Pendidikan sebelumnya yang berlandaskan sekuler liberalisme diubah kepada pendidikan berbasis akidah Islam. Tanpa support sistem pendidikan dari negara mustahil pemuda mampu memahami serta menjalani kehidupan dengan baik. Mengingat di era digital seperti sekarang tantangan untuk para pemuda semakin berat. 

Dengan diterapkannya pendidikan berbasis akidah Islam kepada anak-anak sejak dini, mereka dipahamkan nilai baik dan buruk.  Memantapkan mereka dalam keimanan. Sehingga menjadikan anak-anak bertakwa dan memiliki akhlak mulia. 

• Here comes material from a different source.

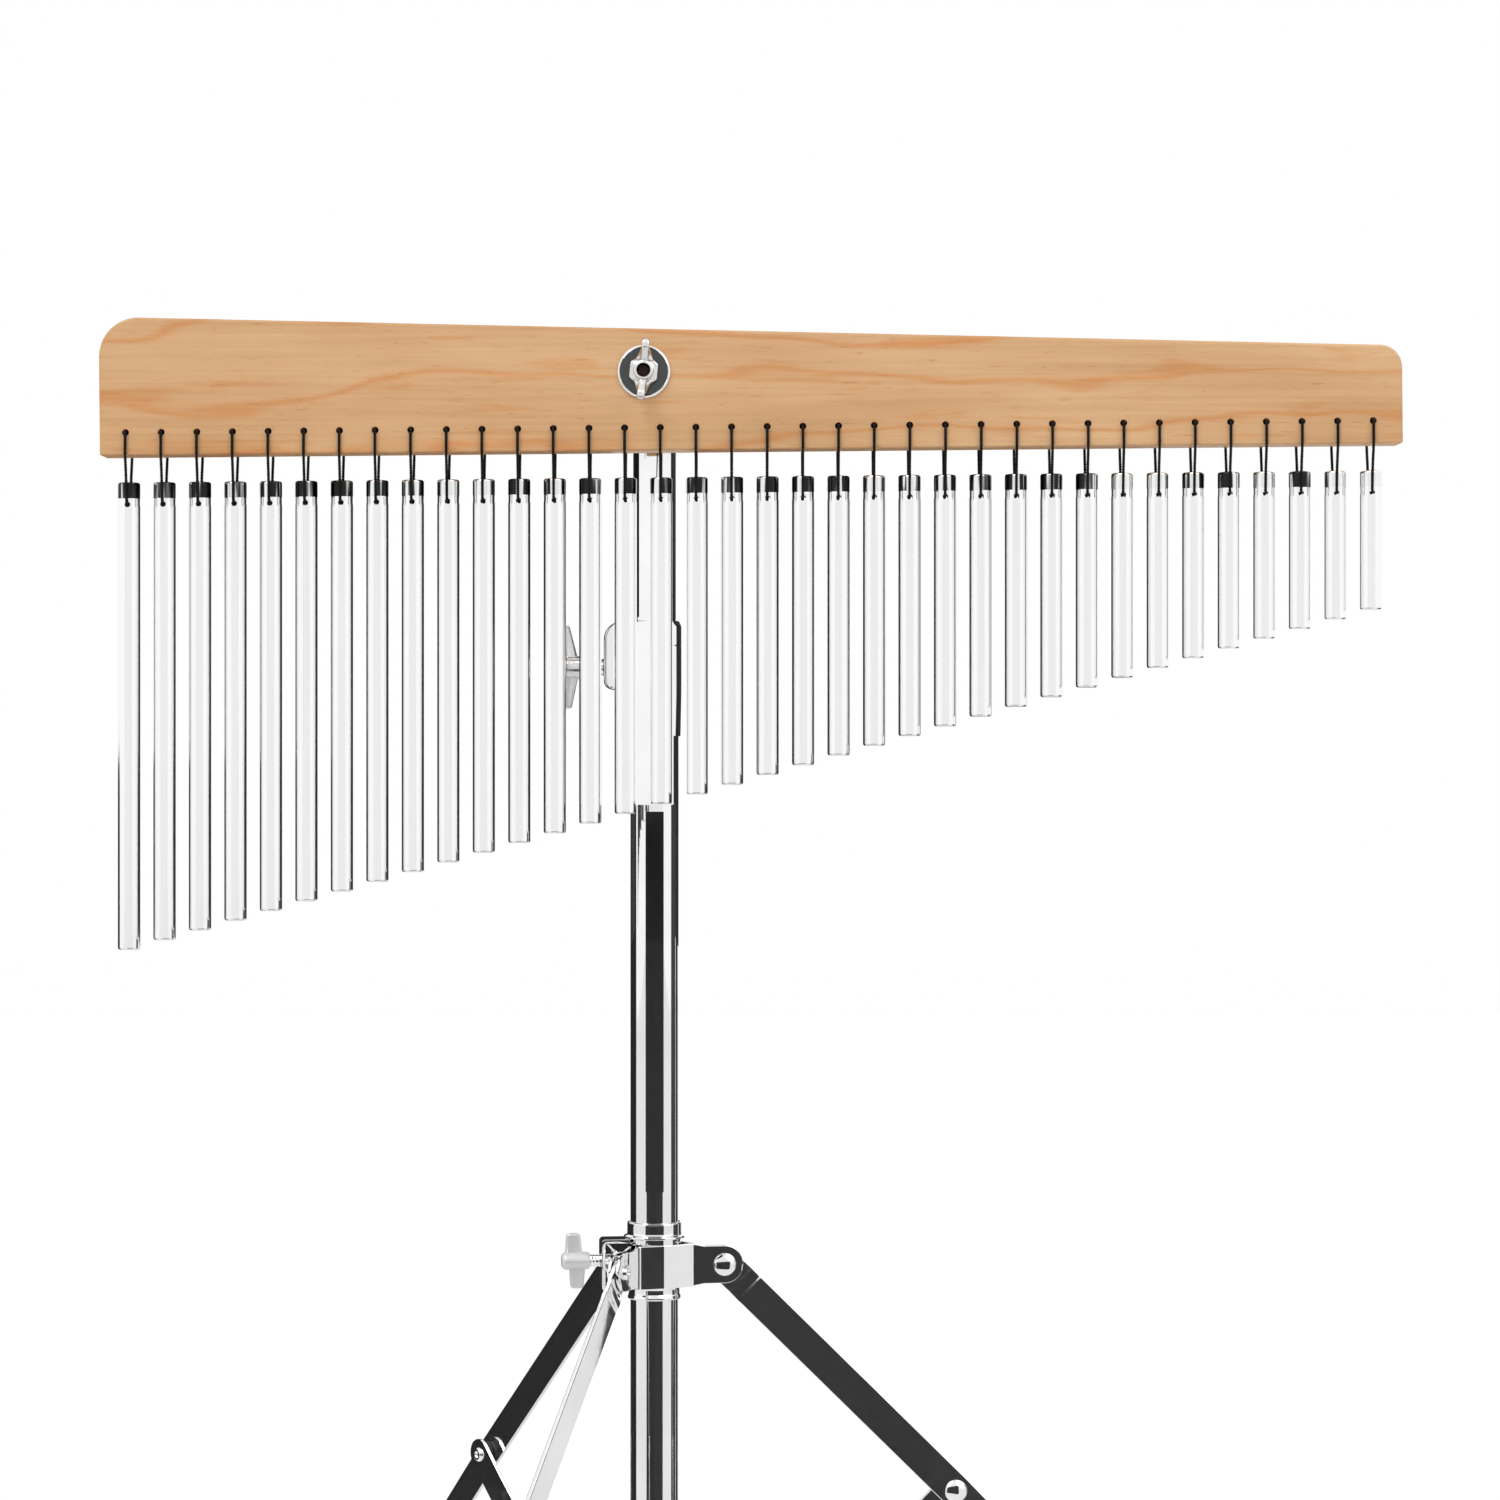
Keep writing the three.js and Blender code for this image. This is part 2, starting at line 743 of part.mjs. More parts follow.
function legHub() {
  const bandRadius = slidingBore + hubWall;
  const neckRadius = slidingBore + hubNeckWall;
  const body = turned([
    [0, hubBottom],
    [slidingBore + hubFootWall, hubBottom],
    [slidingBore + hubFootWall, bandBottom],
    [bandRadius, bandBottom],
    [bandRadius, flangeTop - flangeThickness],
    [flangeRadius, flangeTop - flangeThickness],
    [flangeRadius, flangeTop],
    [neckRadius, flangeTop],
    [neckRadius, hubNeckTop],
    [0, hubNeckTop],
  ]);
  body.rotateZ(legAzimuth(0) + Math.PI / tubeSides);
  const ears = legNames.flatMap((_, i) =>
    hubEars().map((piece) => piece.rotateZ(legAzimuth(i))),
  );
  const boltAzimuth = legAzimuth(1.5);
  const inner = slidingBore - 2;
  const frame = (inset, corner, halfWidth) =>
    upright(
      outline(
        [
          [inner, stirrupBottom + inset],
          [stirrupReach - inset, stirrupBottom + inset, corner],
          [stirrupReach - inset, stirrupTop - inset, corner],
          [inner, stirrupTop - inset],
        ],
        3,
      ),
      -halfWidth,
      halfWidth,
    ).rotateZ(boltAzimuth);
  const stirrup = frame(0, 1.6, stirrupWidth / 2);
  const hollow = frame(stirrupThickness, 0.4, stirrupWidth);
  const boltHole = sideDisc(hubBolt.radius + gap, 0, stirrupReach + 1, 12);
  boltHole.translate(0, 0, hubBoltHeight).rotateZ(boltAzimuth);
  const bore = disc(slidingBore, hubBottom - 1, hubNeckTop + 1);
  const solid = joined([body, ...ears, cut(stirrup, [hollow])]);
  return named("leg_hub", cut(solid, [bore, boltHole]), materials.chrome);
}

// The bowed strip inside the stirrup that the hub's wing bolt passes through

function clampStrip() {
  const ends = stirrupReach - stirrupThickness - gap;
  const bottom = stirrupBottom + stirrupThickness + gap;
  const top = stirrupTop - stirrupThickness - gap;
  const middle = (top + bottom) / 2;
  const half = (top - bottom) / 2;
  const steps = 8;
  const points = [];
  for (const inset of [0, clampStripThickness]) {
    const side = [];
    for (let k = 0; k <= steps; k += 1) {
      const across = (2 * k) / steps - 1;
      const bow = clampStripBow * (1 - across * across);
      side.push(new THREE.Vector2(ends - bow - inset, middle + across * half));
    }
    points.push(...(inset ? side.reverse() : side));
  }
  const strip = upright(new THREE.Shape(points), -clampStripWidth / 2, clampStripWidth / 2);
  const hole = sideDisc(hubBolt.radius + gap, 0, stirrupReach, 12).translate(0, 0, hubBoltHeight);
  return named("clamp_strip", cut(strip, [hole]), materials.chrome);
}

// Legs, braces and feet, drawn in a plane through the tube axis with the leg pivot at height 0

function leg(name) {
  const half = legWidth / 2;
  const corners = [
    [-half, -half, half * 0.95],
    [legShoulder / 2, -half, 20],
    [legShoulder, legOffset - half, 20],
    [legLength, legOffset - half, 1],
    [legLength, legOffset + half, 1],
    [legShoulder, legOffset + half, 20],
    [legShoulder / 2, half, 20],
    [-half, half, half * 0.95],
  ].map(([along, above, radius]) => {
    const place = legPoint(along, above);
    return [place.x, place.y, radius];
  });
  const strip = upright(outline(corners, 4), -legHalf, legHalf);
  const pinHole = crossDisc(pinRadius + gap, -legThickness, legThickness, 10);
  const bored = cut(strip, [pinHole.translate(legPivotRadius, 0, 0)]);
  return named("leg_" + name, joined([bored, rivetHead(braceTop, -legHalf)]), materials.chrome);
}

const braceFront = legHalf + gap;
const braceBack = braceFront + braceThickness;

function brace(name) {
  const strip = upright(stripOutline(braceTop, braceFoot, braceWidth), braceFront, braceBack);
  const forkFront = braceBack + braceForkGap;
  const forkBack = forkFront + braceThickness;
  const slope = Math.atan2(braceFoot.y - braceTop.y, braceFoot.x - braceTop.x);
  const side = new THREE.Shape([
    new THREE.Vector2(-braceWidth, forkFront),
    new THREE.Vector2(braceForkStraight, forkFront),
    new THREE.Vector2(braceForkBend, braceFront + 0.1),
    new THREE.Vector2(braceForkBend + 3, braceFront + 0.1),
    new THREE.Vector2(braceForkBend + 3, braceBack),
    new THREE.Vector2(braceForkBend + 1, braceBack),
    new THREE.Vector2(braceForkStraight + 1, forkBack),
    new THREE.Vector2(-braceWidth, forkBack),
  ]);
  const bentPlate = flat(side, -braceWidth, braceWidth).rotateY(-slope);
  bentPlate.translate(braceTop.x, 0, braceTop.y);
  const ends = stripOutline(braceTop, braceFoot, braceWidth);
  const fork = common(bentPlate, upright(ends, braceFront, forkBack + 1));
  const pin = crossDisc(pinRadius, braceFront + 0.5, forkBack, 10);
  const tail = crossDisc(rivetTailRadius, forkBack - 0.5, forkBack + rivetTailHeight, 10);
  const rivets = [pin, tail].map((piece) => piece.translate(braceTop.x, 0, braceTop.y));
  const pinHole = crossDisc(pinRadius + gap, 0, forkBack, 10).translate(braceFoot.x, 0, braceFoot.y);
  return named("brace_" + name, cut(joined([strip, fork, ...rivets]), [pinHole]), materials.chrome);
}

function foot(name) {
  const half = legWidth / 2 + footWall;
  const heel = legPoint(legLength - footCover, legOffset - half);
  const instep = legPoint(legLength - footCover, legOffset + half);
  const end = legPoint(legLength, legOffset);
  const floor = -hubHeight;
  const shape = outline(
    [
      [heel.x, heel.y, 2],
      [end.x - footHeel, floor, 1],
      [end.x + footToe, floor, 2],
      [end.x + footToe, floor + footToe, 3],
      [instep.x, instep.y, 2],
    ],
    3,
  );
  const boot = upright(shape, -legHalf - gap - footWall, legHalf + gap + footWall);
  const slotHalf = legWidth / 2 + gap;
  const slotCorners = [
    [legLength - footCover - 5, legOffset - slotHalf],
    [legLength + gap, legOffset - slotHalf],
    [legLength + gap, legOffset + slotHalf],
    [legLength - footCover - 5, legOffset + slotHalf],
  ].map(([along, above]) => legPoint(along, above));
  const slot = upright(new THREE.Shape(slotCorners), -legHalf - gap, legHalf + gap);
  return named("foot_" + name, cut(boot, [slot]), materials.rubber);
}

// Lower collar: fixed at the foot of the main tube, with one ear and one pin for each brace

function lowerCollar() {
  const half = lowerCollarHeight / 2;
  const body = disc(slidingBore + lowerCollarWall, -half, half);
  const earFront = braceBack + gap;
  const earBack = earFront + earThickness;
  const earHalf = lowerEarHeight / 2;
  const reach = legPivotRadius + earHalf;
  const root = slidingBore - 1;
  const shape = outline(
    [
      [root, -earHalf],
      [reach, -earHalf, earHalf * 0.98],
      [reach, earHalf, earHalf * 0.98],
      [root, earHalf],
    ],
    6,
  );
  const ears = legNames.flatMap((_, i) => {
    const ear = upright(shape, earFront, earBack);
    const pin = crossDisc(pinRadius, braceFront - gap - 0.5, earFront + 0.5, 10);
    const tail = crossDisc(rivetTailRadius, braceFront - gap - rivetTailHeight, braceFront - gap, 10);
    const head = crossDisc(rivetTailRadius, earBack - 0.5, earBack + rivetTailHeight, 10);
    const pins = [pin, tail, head].map((piece) => piece.translate(legPivotRadius, 0, 0));
    return [ear, ...pins].map((piece) => piece.translate(0, legPlaneShift, 0).rotateZ(legAzimuth(i)));
  });
  const bore = disc(slidingBore, -half - 1, half + 1);
  return named("lower_collar", cut(joined([body, ...ears]), [bore]), materials.chrome);
}

// Assembly about the tube axis

const stand = new THREE.Group();
stand.add(mainTube(), upperTube(), heightCollar(), collarBushing(), heightWingBolt());

const hub = new THREE.Group();
hub.position.z = hubHeight;
hub.add(legHub());
const hubClamp = new THREE.Group();
hubClamp.rotation.z = legAzimuth(1.5);
hubClamp.add(hubWingBolt(), clampStrip());
hub.add(hubClamp);
legNames.forEach((name, i) => {
  const side = new THREE.Group();
  side.rotation.z = legAzimuth(i);
  side.translateY(legPlaneShift);
  side.add(leg(name), brace(name), foot(name));
  hub.add(side);
});
stand.add(hub);

const collar = lowerCollar();
collar.position.z = lowerCollarHeightAboveFloor;
stand.add(collar);

beamFrame.add(beam(), beamWasher(), beamWingNut(), beamBolt(), beamBracket());
stand.add(beamFrame, hangingCord());
for (let i = 0; i < barCount; i += 1) stand.add(bar(i));

// Origin: the middle of the footprint, on the floor

const soundTree = new THREE.Group();
soundTree.add(stand);
soundTree.updateMatrixWorld(true);
const bounds = new THREE.Box3().setFromObject(stand, true);
const centre = bounds.getCenter(new THREE.Vector3());
stand.position.set(-centre.x, -centre.y, -bounds.min.z);

export default soundTree;
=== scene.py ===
"""Sound tree: polished bars on a laced cord below a wooden beam, on a chromed folding tripod."""

from math import acos, atan2, cos, pi, radians, sin, sqrt, tan

import bmesh
import bpy
from mathutils import Matrix, Vector


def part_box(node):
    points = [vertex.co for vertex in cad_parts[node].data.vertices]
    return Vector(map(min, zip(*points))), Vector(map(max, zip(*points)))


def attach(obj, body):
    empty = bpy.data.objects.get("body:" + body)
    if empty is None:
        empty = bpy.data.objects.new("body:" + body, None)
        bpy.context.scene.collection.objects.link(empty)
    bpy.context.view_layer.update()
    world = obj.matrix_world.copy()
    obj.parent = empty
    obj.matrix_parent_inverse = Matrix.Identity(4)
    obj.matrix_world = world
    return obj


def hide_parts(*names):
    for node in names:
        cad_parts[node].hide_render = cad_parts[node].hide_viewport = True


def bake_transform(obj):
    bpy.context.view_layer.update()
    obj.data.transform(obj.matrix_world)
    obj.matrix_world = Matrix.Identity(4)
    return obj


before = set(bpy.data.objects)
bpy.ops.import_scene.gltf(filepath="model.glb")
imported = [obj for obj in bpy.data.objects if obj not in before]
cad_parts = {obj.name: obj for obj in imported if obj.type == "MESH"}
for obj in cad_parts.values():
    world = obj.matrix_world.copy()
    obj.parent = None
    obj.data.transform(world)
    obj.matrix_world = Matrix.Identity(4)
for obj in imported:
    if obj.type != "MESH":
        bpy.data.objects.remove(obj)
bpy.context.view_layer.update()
scene = bpy.context.scene

MM = 0.001
FULL_TURN = 2 * pi
BARS = ["bar_%02d" % (i + 1) for i in range(36)]
LEGS = ["right", "rear", "front"]
LEG_AZIMUTH = {name: radians(7.6 + 120 * i) for i, name in enumerate(LEGS)}
HUB_BOLT_AZIMUTH = radians(187.6)

# Measures in millimetres
BORE = 11.3  # radius inside what slides on the main tube
M6_HOLE = 3.3
M8_HOLE = 4.3
HUB_BOLT_RISE = 2.2  # above the hub's pivots
LEG_SHIFT = -2.7  # a leg's plane stands this far beside the stand's axis
PIVOT = 31.7  # from the stand's axis to the legs' pivots
EAR = 8.6  # half height of the hub's ears, and their reach beyond the pivot
LEG_LENGTH = 392
LEG_LINE = 4.3  # a leg's middle stands this far above the line through its pivot
STRIP_WIDTH = 15
EAR_GAP = 1.3  # half the gap between two ears
BEAM_LEFT = -244.6  # from the beam's bolt, like the next ones
BEAM_LENGTH = 585
BEAM_HALF = 9
BEAM_EDGE_Z = -35.3
CORD_HOLE_Z = BEAM_EDGE_Z + 10.2
BAR_PITCH = 16
BAR_RADIUS = 5
CROSS_HOLE = 10  # below a bar's top


def box(node):
    """The node's lowest and highest corners in millimetres."""
    low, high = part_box(node)
    return Vector(low) / MM, Vector(high) / MM


def middle(node):
    low, high = box(node)
    return (low + high) / 2


def heights(node):
    low, high = box(node)
    return low.z, high.z


tube_x, tube_y = middle("main_tube")[:2]
main_bottom, main_top = heights("main_tube")
upper_bottom, upper_top = heights("upper_tube")
collar_low, collar_high = heights("height_collar")
hub_z = heights("leg_hub")[0] + 15.4
lower_z = middle("lower_collar").z
bolt = Vector((middle("beam_washer").x, middle("beam").y, middle("beam_washer").z))
height_bolt_z = middle("height_wing_bolt").z
TUBE = Matrix.Translation((tube_x, tube_y, 0))
BEAM = Matrix.Translation(bolt) @ Matrix.Rotation(radians(-0.55), 4, "Y")
HUB = TUBE @ Matrix.Translation((0, 0, hub_z))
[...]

Di samping pendidikan, negara harus menguatkan kembali peran keluarga. Tentunya negara memahami bahwa sebuah keluarga mempunyai tugas membentuk anak-anaknya menjadi generasi saleh dan salehah. Untuk memaksimalkan perannya itu, negara hadir di dalamnya dengan mempermudah berbagai pelayanan serta memberikan jaminan hidup sejahtera terhadap setiap keluarga. 

Poin ketiga adalah, menjadikan kontrol di masyarakat sebagai salah satu pilar penjagaan pemuda. Dengan terbentuknya kesadaran antar masyarakat untuk saling menjaga, di situ akan tumbuh rasa peduli, ketika sesuatu berpotensi menyebabkan kegaduhan, masyarakat bahu-membahu mengatasi. 

Dengan demikian, kemungkinan terjadinya pelanggaran dapat diminamilisir melalui peran aktif masyarakat dalam mengingatkan para pemuda untuk menjaga sikap dan perbuatan di tengah pergaulan mereka. 

Islam menjadikan akidah Islam sebagai asas untuk mengatur seluruh aspek kehidupan, sehingga menjadikan setiap individu menjaga perilaku. Selain keluarga dan masyarakat, negara diwajibkan menjadi pilar utama dalam menjaga umat selalu dalam kebaikan.